**TASK TO CARRY OUT:**
Show all lines holding "picture".

** Begin SOURCE EXCERPT **

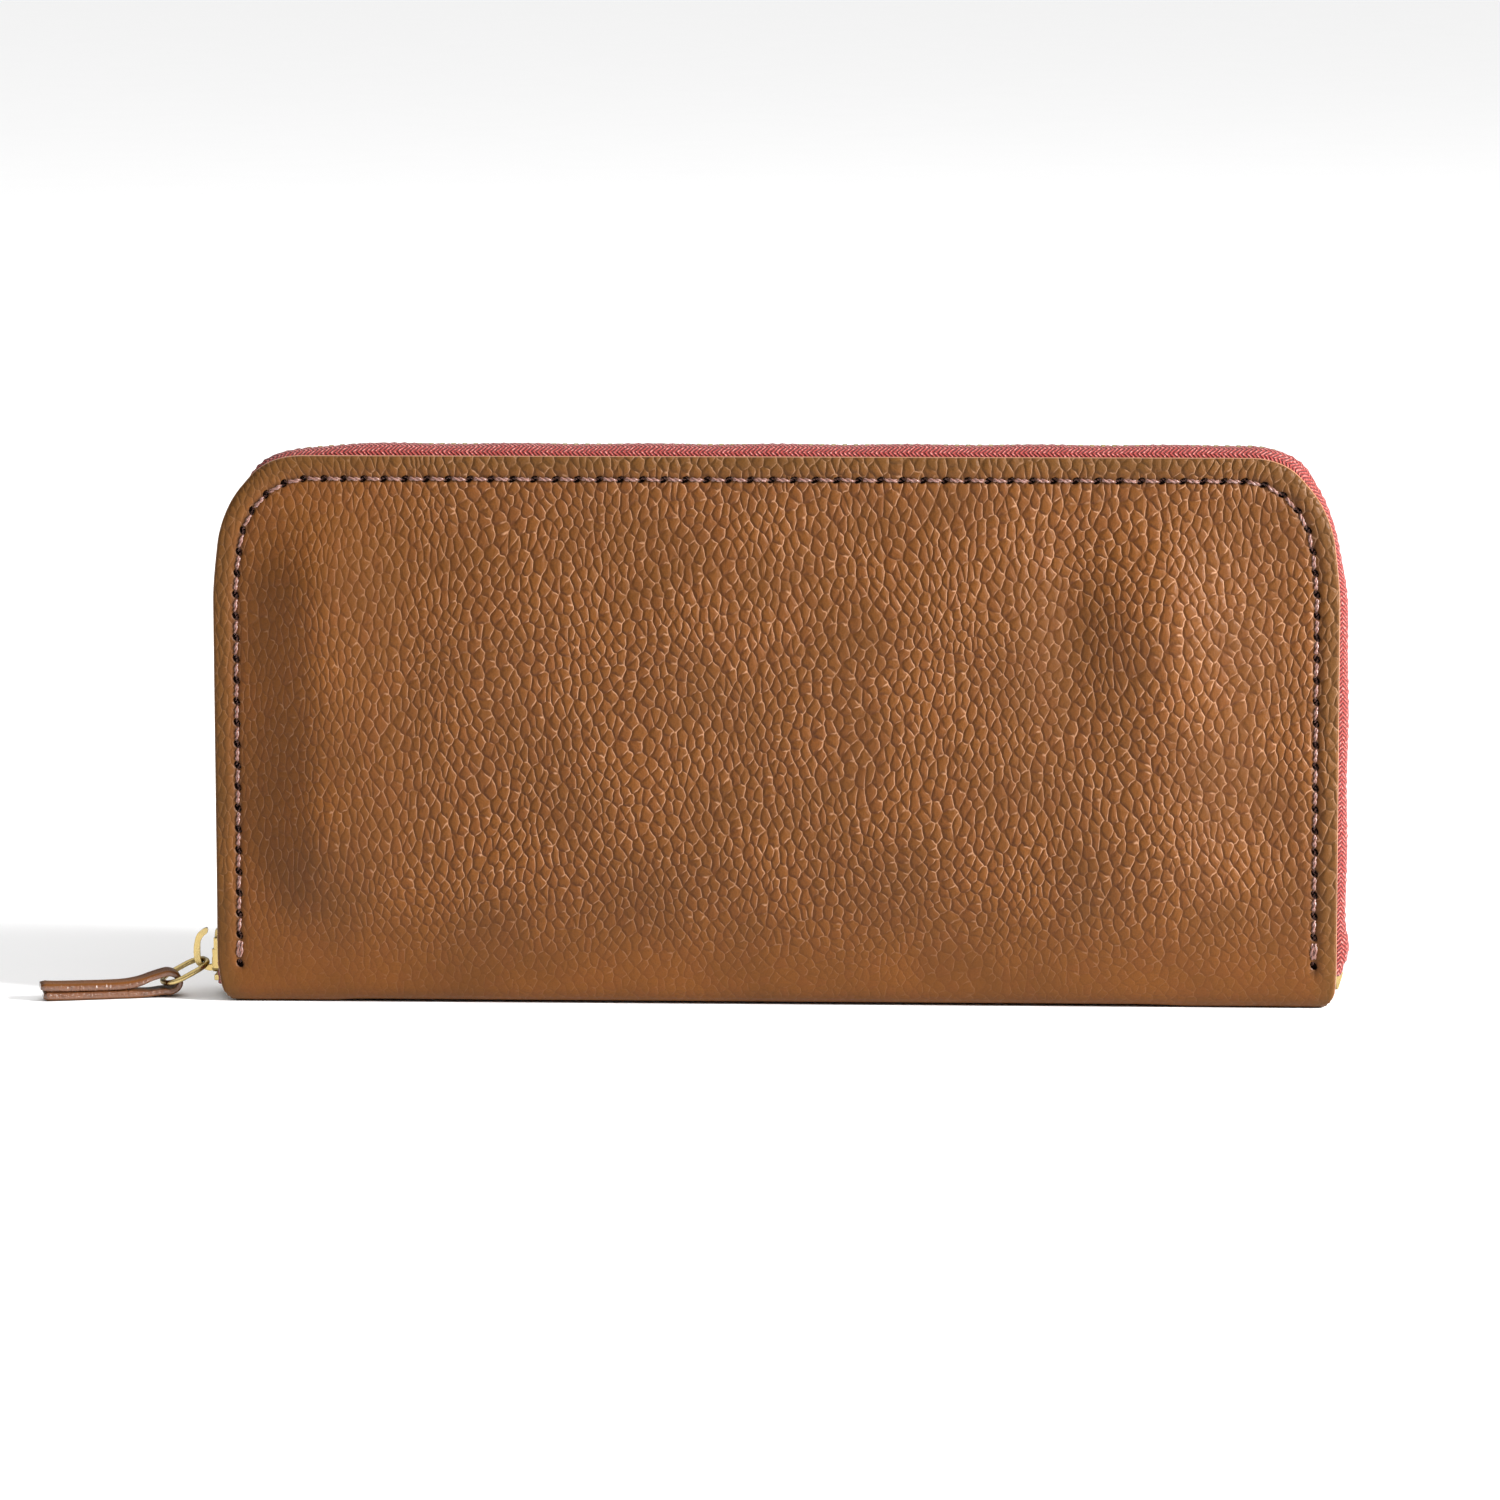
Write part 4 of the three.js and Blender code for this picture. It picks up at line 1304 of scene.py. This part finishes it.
def coin_tape(name, mirror, *replaced):
    low, high = box_mm("coin_tape_front")
    middle = (low[2] + high[2]) / 2
    line = [(low[1] + 0.05, middle - 0.15), (-2.4, middle + 0.05), (-2.0, middle), (high[1], middle)]
    section = curve_through(line, 3)
    stations = np.linspace(low[0], high[0], 170)
    points, flat = [], []
    for x in stations:
        ripple = 0.04 * math.sin(x * math.pi)
        ring = [(y, z + 0.2 + ripple) for y, z in section] + [(y, z - 0.2 + ripple) for y, z in section[::-1]]
        points.extend((x, y, z) for y, z in ring)
        flat.extend((x, y) for y, z in ring)
    shape = Shape()
    shape.add_rings(points, 2 * len(section), flat)
    piece = shape.make(name, (zip_cloth,), mirror)
    return settle(piece, "spine", "zip_tape", *replaced)


def coin_teeth(name, mirror, first, *replaced):
    low, high = box_mm("coin_teeth_front")
    shape = Shape()
    scale = 0.5
    for x in np.arange(low[0] + 0.6 + first, high[0] - 0.5, 1.5):
        tooth(shape, lambda a, y, n, x=x: (x + a, -y, low[2] + 0.6 + (n - 0.9) * 0.62), scale)
    piece = shape.make(name, (tooth_gold,), mirror)
    return settle(piece, "spine", "gold_metal", *replaced)


def coin_slider():
    low, high = box_mm("coin_slider_body")
    teeth_low, teeth_high = box_mm("coin_teeth_front")
    tape_low, tape_high = box_mm("coin_tape_front")
    gap = 0.3
    top, bottom = teeth_high[2] + gap, teeth_low[2] - gap
    half = high[1]
    shape = Shape()

    plate = rounded_outline((low[0], -half), (high[0], half), 0.9)
    prism(shape, plate, top, top + PLATE, lying)
    prism(shape, plate, bottom - PLATE, bottom, lying)
    for side in (-1, 1):
        y0, y1 = sorted((side * (half - 0.45), side * half * 0.98))
        rail = rounded_outline((low[0] + 0.9, y0), (high[0] - 0.9, y1), 0.1, 2)
        prism(shape, rail, tape_high[2] + 0.25, top + 0.2, lying)
        prism(shape, rail, bottom - 0.2, tape_low[2] - 0.25, lying)
        lug = rounded_outline((low[0] + 1, top + 0.3), (low[0] + 3, high[2]), 0.5)
        y0, y1 = sorted((side * 0.9, side * 1.4))
        prism(shape, lug, y0, y1, upright)
    tube(shape, [(low[0] + 2, y, high[2] - 0.55) for y in np.linspace(-1.3, 1.3, 5)], 0.22, 10)
    piece = bevel(shape.make("coin_slider_casting", (gold,)), 0.1)
    return settle(piece, "coin_slider", "gold_metal", "coin_slider_body")


def coin_pull():
    low, high = box_mm("coin_pull")
    shape = Shape()
    length = high[0] - low[0]
    half = high[1]
    outline = []
    for a, b in arc((0, 0), (1, 1), 0, 350, 36):
        x = low[0] + length * (0.5 + 0.5 * a)
        y = b * half * (0.72 + 0.28 * smoothstep(x, low[0] + 1, high[0] - 2))
        outline.append((x, np.sign(b) * min(abs(y) * 1.6, half * (0.75 + 0.25 * (x > low[0] + 3)))))
    prism(shape, outline, low[2], high[2], lying)
    piece = bevel(shape.make("coin_pull_blade", (gold,)), 0.15)
    return settle(piece, "coin_pull", "gold_metal", "coin_pull")


# ---------------------------------------------------------------- putting the wallet together

skin("front_skin", "front_half", False, "front_cover", "spine_leather")
skin("back_skin", "back_half", True, "back_cover")
for half_name, mirrored, first_tooth in (("front", False, 0.0), ("back", True, 1.0)):
    body = f"{half_name}_half"
    stitching(f"{half_name}_stitching", body, mirrored)
    zip_tape(f"{half_name}_zip_tape", body, mirrored, f"{half_name}_tape")
    zip_teeth(f"{half_name}_zip_teeth", body, mirrored, first_tooth, f"{half_name}_teeth")
    stop_low, stop_high = box_mm(f"{half_name}_top_stop")
    clamp(f"{half_name}_top_clamp", stop_low, stop_high, body, f"{half_name}_top_stop")
    lining_panel(f"{half_name}_lining_cloth", body, mirrored, f"{half_name}_lining")
    for level in range(3):
        node = f"{half_name}_card_slot_{level + 1}"
        card_panel(level, f"{half_name}_card_panel_{level + 1}", body, mirrored, node)
    for side_name, side in (("left", -1), ("right", 1)):
        node = f"{half_name}_gusset_{side_name}"
        gusset(side, f"{half_name}_pleat_{side_name}", body, mirrored, node)
stop_low, stop_high = box_mm("bottom_stop")
clamp("bottom_clamp", stop_low, stop_high + (0, 0, 0.6), "spine", "bottom_stop", slant=0.9)
spine_cloth()
slider()
pull_ring()
pull_tab()
coin_pocket()
for half_name, mirrored, first_tooth in (("front", False, 0.0), ("back", True, 0.75)):
    coin_tape(f"coin_zip_tape_{half_name}", mirrored, f"coin_tape_{half_name}")
    coin_teeth(f"coin_zip_teeth_{half_name}", mirrored, first_tooth, f"coin_teeth_{half_name}")
for side_name in ("left", "right"):
    node = f"coin_stop_{side_name}"
    clamp(f"coin_clamp_{side_name}", *box_mm(node), "spine", node)
coin_slider()
coin_pull()


# ---------------------------------------------------------------- floor, lights and camera


def stage_look():
    look = Look("pale_paper", 0.9, specular=0.1)
    tone = look.noise(look.place(), 0.02, 2.0)
    look.set("Base Color", look.colours(tone, rgb(250, 250, 250), rgb(252, 252, 252)))
    return look.material


def floor():
    radius = 9000.0
    shape = Shape()
    outline = arc((0, 0), radius, 0, 357.5, 144)
    prism(shape, outline, -20.0, 0.0, lying)
    piece = shape.make("floor", (stage_look(),))
    piece.data.polygons.foreach_set("use_smooth", [False] * len(piece.data.polygons))


def softbox(name, place, target, size, watts):
    light = bpy.data.lights.new(name, "AREA")
    light.shape = "RECTANGLE"
    light.size, light.size_y = (edge * MM for edge in size)
    light.energy = watts
    lamp = bpy.data.objects.new(name, light)
    lamp.location = Vector(place) * MM
    aim = Vector(target) - Vector(place)
    lamp.rotation_euler = aim.to_track_quat("-Z", "Y").to_euler()
    bpy.context.scene.collection.objects.link(lamp)


def camera():
    azimuth, elevation, distance = math.radians(3.0), math.radians(7.95), 1200.0
    aim = Vector((-4.3, -EDGE, 46.2))
    roll = math.radians(-0.12)
    scale = 5.623  # image points for each millimetre at the aim, in a picture 1500 wide
    level = math.cos(elevation)
    back = Vector((math.sin(azimuth) * level, -math.cos(azimuth) * level, math.sin(elevation)))
    data = bpy.data.cameras.new("camera")
    data.sensor_width = 36.0
    data.lens = scale * distance / 1500 * data.sensor_width
    data.clip_start = 0.01
    data.clip_end = 100.0
    made = bpy.data.objects.new("camera", data)
    made.location = (aim + back * distance) * MM
    facing = (-back).to_track_quat("-Z", "Y").to_matrix()
    made.rotation_euler = (facing @ Matrix.Rotation(roll, 3, "Z")).to_euler()
    bpy.context.scene.collection.objects.link(made)
    bpy.context.scene.camera = made


def world():
    """A white studio ceiling: bright overhead and dim towards the horizon."""
    made = bpy.data.worlds.new("studio")
    made.use_nodes = True
    nodes, links = made.node_tree.nodes, made.node_tree.links
    where = nodes.new("ShaderNodeTexCoord")
    parts = nodes.new("ShaderNodeSeparateXYZ")
    fade = nodes.new("ShaderNodeMapRange")
    fade.interpolation_type = "SMOOTHSTEP"
    for name, value in (("From Min", 0.15), ("From Max", 0.8), ("To Min", 0.12), ("To Max", 1.2)):
        fade.inputs[name].default_value = value
    links.new(where.outputs["Generated"], parts.inputs[0])
    links.new(parts.outputs["Z"], fade.inputs["Value"])
    links.new(fade.outputs[0], nodes["Background"].inputs["Strength"])
    nodes["Background"].inputs["Color"].default_value = (1.0, 1.0, 1.0, 1.0)
    bpy.context.scene.world = made


floor()
world()
softbox("key", (1700, -620, 760), (0, 0, TOP / 2), (420, 420), 120.0)
camera()
bpy.context.scene.view_settings.view_transform = "Standard"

** End SOURCE EXCERPT **

**ANSWER FOR THIS EXERCISE:**
Write part 4 of the three.js and Blender code for this picture. It picks up at line 1304 of scene.py. This part finishes it.
    scale = 5.623  # image points for each millimetre at the aim, in a picture 1500 wide